Everything in the listing below from the line containing "obj.matrix_parent_inverse = Matrix.Identity(4)" through the line containing "UP = spot(0, 0, 1)" should be repeated exactly; leave out every other line.

BEGIN Provided data

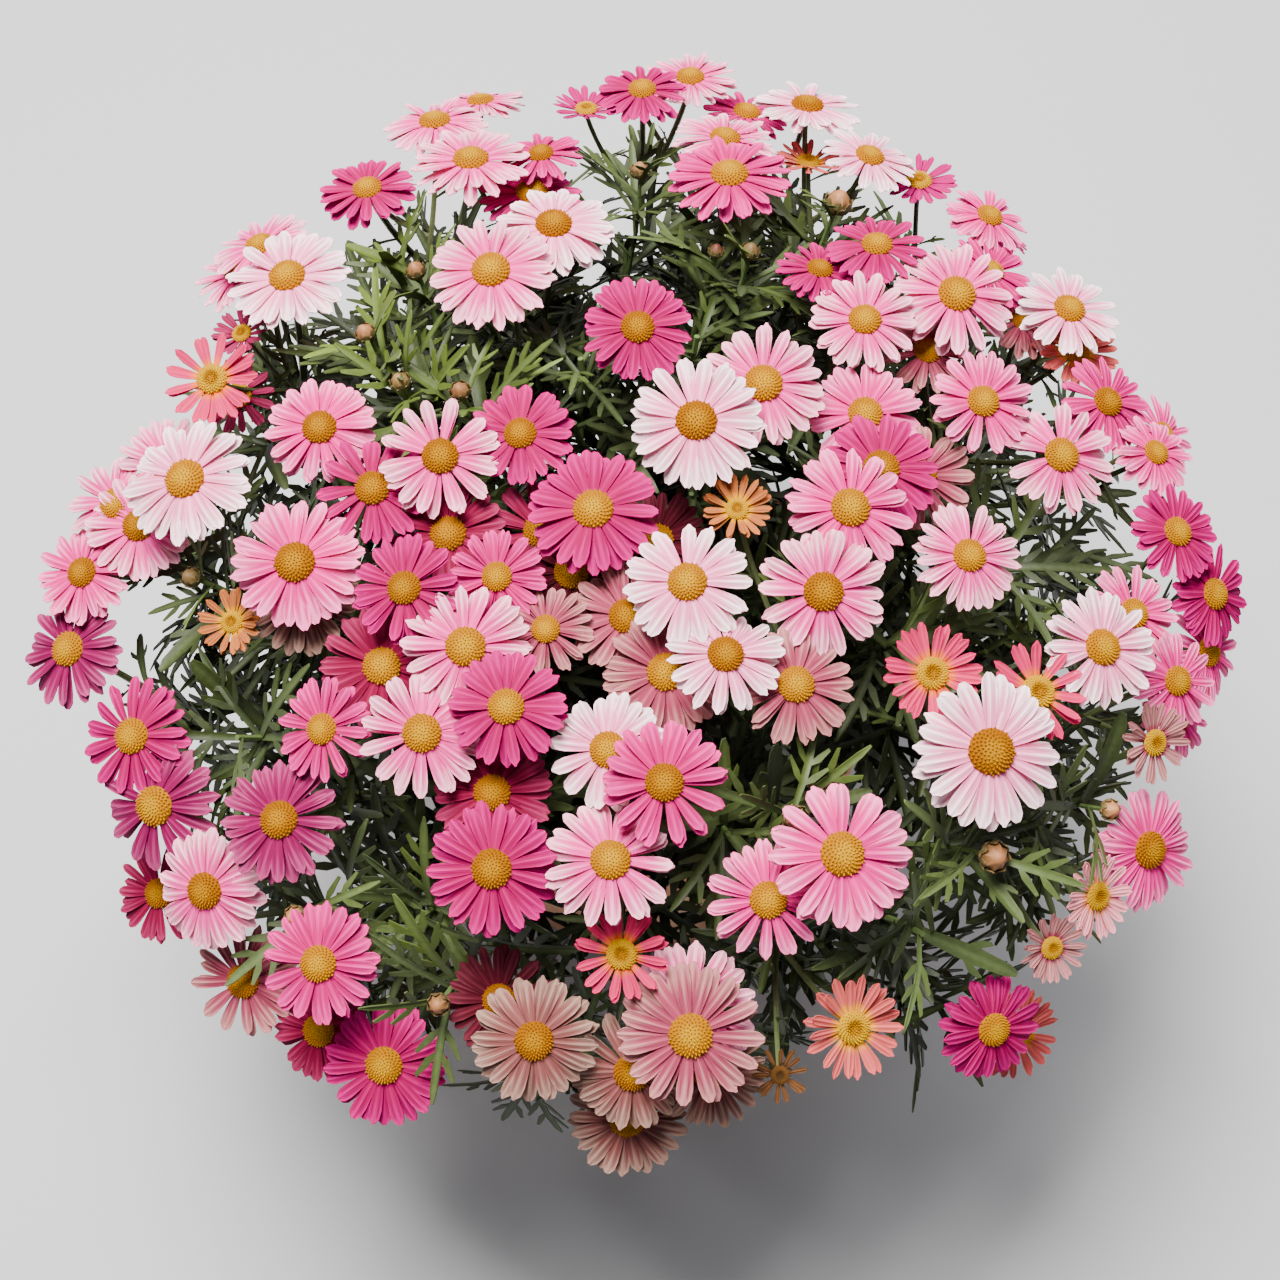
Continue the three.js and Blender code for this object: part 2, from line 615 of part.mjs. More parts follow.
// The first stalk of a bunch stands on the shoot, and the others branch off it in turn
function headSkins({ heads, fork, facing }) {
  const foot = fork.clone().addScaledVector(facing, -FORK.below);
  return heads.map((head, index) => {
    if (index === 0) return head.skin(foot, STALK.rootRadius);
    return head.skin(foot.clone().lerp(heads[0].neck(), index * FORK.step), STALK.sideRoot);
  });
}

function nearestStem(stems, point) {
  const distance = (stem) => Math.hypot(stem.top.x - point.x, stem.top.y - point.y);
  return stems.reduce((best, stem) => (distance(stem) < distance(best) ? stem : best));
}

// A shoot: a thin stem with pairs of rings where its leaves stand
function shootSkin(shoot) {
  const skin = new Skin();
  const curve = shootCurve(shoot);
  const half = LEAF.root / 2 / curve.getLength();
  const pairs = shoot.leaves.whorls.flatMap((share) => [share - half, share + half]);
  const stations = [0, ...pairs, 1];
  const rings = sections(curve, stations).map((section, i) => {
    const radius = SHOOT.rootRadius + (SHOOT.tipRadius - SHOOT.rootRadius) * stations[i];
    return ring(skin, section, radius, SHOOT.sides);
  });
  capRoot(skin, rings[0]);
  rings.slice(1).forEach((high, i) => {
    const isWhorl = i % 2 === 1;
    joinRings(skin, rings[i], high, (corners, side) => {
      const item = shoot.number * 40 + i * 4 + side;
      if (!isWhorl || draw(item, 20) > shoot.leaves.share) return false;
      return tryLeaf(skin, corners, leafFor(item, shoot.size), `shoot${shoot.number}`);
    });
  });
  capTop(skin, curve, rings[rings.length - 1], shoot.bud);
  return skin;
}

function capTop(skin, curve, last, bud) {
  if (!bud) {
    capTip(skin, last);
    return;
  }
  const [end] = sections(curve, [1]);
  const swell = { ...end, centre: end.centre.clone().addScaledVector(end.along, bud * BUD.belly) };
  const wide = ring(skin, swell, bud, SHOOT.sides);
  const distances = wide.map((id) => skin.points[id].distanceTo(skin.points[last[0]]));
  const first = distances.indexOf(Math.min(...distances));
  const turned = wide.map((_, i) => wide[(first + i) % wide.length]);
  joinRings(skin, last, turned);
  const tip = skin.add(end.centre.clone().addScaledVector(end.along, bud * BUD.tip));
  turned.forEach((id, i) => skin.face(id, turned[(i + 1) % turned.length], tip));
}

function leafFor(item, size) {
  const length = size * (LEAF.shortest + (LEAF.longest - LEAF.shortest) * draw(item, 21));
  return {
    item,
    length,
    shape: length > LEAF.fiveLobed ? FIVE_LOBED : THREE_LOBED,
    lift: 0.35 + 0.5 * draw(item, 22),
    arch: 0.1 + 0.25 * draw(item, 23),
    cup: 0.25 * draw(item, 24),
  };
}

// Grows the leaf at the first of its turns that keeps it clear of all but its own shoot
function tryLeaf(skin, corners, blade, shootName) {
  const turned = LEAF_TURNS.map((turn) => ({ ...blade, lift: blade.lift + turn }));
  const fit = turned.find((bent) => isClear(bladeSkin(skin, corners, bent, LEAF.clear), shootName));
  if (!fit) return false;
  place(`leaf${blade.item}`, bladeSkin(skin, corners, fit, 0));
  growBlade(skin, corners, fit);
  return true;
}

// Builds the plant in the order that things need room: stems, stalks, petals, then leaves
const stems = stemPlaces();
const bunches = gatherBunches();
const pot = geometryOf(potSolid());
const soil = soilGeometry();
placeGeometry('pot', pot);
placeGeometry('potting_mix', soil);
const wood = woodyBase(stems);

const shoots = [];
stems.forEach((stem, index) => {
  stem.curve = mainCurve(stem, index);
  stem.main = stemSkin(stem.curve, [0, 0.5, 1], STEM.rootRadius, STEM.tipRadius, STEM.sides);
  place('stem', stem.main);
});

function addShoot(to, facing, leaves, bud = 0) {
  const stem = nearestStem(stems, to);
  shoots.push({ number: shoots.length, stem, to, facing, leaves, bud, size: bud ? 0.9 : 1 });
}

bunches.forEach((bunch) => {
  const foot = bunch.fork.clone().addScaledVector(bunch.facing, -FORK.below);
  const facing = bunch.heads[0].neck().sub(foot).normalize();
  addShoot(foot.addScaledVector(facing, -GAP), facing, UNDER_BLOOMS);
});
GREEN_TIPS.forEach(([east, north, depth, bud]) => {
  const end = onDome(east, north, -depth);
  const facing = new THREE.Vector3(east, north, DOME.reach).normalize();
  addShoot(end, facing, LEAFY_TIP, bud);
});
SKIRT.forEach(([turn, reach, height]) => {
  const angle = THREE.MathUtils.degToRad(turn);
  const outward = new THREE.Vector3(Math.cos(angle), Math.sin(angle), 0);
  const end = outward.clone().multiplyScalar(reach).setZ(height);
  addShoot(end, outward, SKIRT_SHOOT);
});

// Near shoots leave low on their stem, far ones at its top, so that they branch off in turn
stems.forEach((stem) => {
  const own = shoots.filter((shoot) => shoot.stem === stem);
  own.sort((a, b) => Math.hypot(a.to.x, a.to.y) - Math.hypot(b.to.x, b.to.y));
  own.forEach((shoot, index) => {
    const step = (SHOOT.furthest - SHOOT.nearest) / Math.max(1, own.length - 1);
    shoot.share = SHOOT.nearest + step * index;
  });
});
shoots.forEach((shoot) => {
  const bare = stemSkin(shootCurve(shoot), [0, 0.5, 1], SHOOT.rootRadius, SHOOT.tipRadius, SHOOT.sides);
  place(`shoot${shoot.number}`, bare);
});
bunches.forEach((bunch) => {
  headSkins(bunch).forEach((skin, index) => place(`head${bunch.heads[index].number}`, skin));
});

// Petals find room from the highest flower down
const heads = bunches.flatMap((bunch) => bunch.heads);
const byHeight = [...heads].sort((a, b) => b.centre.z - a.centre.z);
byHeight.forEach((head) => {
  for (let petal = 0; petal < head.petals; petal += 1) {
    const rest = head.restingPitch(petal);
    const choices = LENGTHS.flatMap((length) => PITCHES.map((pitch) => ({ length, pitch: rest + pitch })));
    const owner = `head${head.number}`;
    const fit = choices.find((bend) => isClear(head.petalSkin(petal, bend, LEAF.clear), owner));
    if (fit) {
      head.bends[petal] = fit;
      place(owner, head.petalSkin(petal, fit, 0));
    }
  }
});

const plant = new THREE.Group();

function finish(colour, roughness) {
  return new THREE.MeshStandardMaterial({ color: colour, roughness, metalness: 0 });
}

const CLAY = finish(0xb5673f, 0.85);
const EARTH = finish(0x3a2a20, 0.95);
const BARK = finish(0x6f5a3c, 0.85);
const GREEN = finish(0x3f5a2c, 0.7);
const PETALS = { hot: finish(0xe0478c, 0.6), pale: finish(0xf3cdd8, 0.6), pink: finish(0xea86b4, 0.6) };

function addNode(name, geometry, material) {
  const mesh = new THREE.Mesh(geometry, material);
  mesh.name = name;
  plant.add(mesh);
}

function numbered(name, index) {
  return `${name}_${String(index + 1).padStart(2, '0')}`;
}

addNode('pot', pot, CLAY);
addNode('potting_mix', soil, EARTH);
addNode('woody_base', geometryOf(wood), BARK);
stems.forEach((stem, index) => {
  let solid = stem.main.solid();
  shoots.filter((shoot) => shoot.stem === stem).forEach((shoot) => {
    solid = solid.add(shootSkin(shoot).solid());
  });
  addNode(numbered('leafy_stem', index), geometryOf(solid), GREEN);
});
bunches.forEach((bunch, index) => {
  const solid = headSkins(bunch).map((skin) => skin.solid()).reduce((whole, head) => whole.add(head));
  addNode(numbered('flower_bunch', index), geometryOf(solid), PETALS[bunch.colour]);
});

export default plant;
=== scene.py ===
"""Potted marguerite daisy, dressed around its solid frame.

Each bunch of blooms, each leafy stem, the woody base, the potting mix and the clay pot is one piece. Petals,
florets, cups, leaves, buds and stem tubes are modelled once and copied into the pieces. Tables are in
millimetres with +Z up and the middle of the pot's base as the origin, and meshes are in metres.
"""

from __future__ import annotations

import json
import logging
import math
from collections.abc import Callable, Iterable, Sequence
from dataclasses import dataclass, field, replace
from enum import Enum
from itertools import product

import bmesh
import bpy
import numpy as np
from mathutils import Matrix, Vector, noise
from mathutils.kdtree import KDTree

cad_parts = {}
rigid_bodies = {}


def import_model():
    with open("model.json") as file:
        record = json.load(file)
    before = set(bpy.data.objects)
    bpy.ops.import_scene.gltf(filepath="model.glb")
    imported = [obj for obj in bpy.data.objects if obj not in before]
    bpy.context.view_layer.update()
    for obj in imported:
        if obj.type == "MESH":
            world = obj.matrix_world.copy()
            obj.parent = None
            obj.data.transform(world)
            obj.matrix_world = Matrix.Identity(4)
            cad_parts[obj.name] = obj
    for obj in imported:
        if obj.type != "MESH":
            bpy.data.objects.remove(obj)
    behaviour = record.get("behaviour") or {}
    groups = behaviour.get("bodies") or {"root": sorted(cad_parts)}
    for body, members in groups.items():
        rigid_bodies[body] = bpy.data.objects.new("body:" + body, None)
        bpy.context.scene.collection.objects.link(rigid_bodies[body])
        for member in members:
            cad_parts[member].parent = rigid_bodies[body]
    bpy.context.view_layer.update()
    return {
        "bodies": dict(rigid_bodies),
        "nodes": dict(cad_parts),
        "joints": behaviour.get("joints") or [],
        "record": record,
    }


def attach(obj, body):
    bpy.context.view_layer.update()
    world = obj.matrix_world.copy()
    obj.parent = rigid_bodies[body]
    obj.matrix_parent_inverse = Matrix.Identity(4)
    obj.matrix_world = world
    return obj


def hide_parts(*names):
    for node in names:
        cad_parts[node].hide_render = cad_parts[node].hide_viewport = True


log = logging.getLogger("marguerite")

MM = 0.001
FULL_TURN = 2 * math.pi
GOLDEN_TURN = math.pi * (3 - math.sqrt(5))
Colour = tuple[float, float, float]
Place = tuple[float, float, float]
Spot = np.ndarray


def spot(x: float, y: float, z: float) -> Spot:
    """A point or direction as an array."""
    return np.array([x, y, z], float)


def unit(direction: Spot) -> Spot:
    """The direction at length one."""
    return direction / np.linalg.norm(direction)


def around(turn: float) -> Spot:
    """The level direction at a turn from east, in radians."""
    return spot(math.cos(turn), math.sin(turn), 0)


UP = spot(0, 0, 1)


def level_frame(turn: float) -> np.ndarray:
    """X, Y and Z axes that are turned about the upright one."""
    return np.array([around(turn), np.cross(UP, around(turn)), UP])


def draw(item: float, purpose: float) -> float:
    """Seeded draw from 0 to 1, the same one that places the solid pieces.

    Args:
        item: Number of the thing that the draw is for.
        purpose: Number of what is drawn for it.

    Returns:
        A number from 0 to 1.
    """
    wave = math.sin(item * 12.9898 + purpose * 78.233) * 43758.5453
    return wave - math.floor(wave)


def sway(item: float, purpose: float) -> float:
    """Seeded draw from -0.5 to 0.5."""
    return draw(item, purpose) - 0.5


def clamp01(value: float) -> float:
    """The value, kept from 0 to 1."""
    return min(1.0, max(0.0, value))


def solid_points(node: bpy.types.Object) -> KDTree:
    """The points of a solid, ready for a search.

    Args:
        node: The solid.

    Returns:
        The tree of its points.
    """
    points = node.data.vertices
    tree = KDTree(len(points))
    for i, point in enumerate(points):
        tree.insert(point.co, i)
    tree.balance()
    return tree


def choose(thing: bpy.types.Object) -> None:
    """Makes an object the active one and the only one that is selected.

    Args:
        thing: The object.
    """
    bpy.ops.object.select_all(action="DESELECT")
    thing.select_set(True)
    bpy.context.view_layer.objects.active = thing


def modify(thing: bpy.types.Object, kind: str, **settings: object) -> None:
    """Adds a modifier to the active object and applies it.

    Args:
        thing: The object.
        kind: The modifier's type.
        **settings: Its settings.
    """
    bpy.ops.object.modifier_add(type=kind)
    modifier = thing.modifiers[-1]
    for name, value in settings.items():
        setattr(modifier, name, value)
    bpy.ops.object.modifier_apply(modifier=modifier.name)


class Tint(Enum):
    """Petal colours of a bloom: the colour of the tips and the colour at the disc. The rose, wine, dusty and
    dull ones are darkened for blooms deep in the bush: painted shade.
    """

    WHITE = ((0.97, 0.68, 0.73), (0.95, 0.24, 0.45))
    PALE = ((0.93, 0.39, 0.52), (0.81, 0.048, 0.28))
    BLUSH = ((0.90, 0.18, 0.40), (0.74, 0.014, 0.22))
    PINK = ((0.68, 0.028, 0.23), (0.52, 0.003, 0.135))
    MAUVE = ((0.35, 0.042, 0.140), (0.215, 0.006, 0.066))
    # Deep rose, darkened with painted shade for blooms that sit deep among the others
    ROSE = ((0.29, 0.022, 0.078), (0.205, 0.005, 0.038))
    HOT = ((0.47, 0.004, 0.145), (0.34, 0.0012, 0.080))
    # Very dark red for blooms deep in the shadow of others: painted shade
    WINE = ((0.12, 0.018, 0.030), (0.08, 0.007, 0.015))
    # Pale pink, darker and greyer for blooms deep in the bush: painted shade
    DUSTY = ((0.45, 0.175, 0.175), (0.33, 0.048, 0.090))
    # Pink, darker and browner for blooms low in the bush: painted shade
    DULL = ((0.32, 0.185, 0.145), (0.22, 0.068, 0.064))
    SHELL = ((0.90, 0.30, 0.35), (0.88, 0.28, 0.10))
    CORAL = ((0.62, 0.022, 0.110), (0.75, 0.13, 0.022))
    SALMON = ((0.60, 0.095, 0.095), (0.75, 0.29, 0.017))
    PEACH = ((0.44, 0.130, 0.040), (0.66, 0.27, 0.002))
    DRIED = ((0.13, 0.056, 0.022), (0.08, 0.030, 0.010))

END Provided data

_Correct response:_
    obj.matrix_parent_inverse = Matrix.Identity(4)
    obj.matrix_world = world
    return obj


def hide_parts(*names):
    for node in names:
        cad_parts[node].hide_render = cad_parts[node].hide_viewport = True


log = logging.getLogger("marguerite")

MM = 0.001
FULL_TURN = 2 * math.pi
GOLDEN_TURN = math.pi * (3 - math.sqrt(5))
Colour = tuple[float, float, float]
Place = tuple[float, float, float]
Spot = np.ndarray


def spot(x: float, y: float, z: float) -> Spot:
    """A point or direction as an array."""
    return np.array([x, y, z], float)


def unit(direction: Spot) -> Spot:
    """The direction at length one."""
    return direction / np.linalg.norm(direction)


def around(turn: float) -> Spot:
    """The level direction at a turn from east, in radians."""
    return spot(math.cos(turn), math.sin(turn), 0)


UP = spot(0, 0, 1)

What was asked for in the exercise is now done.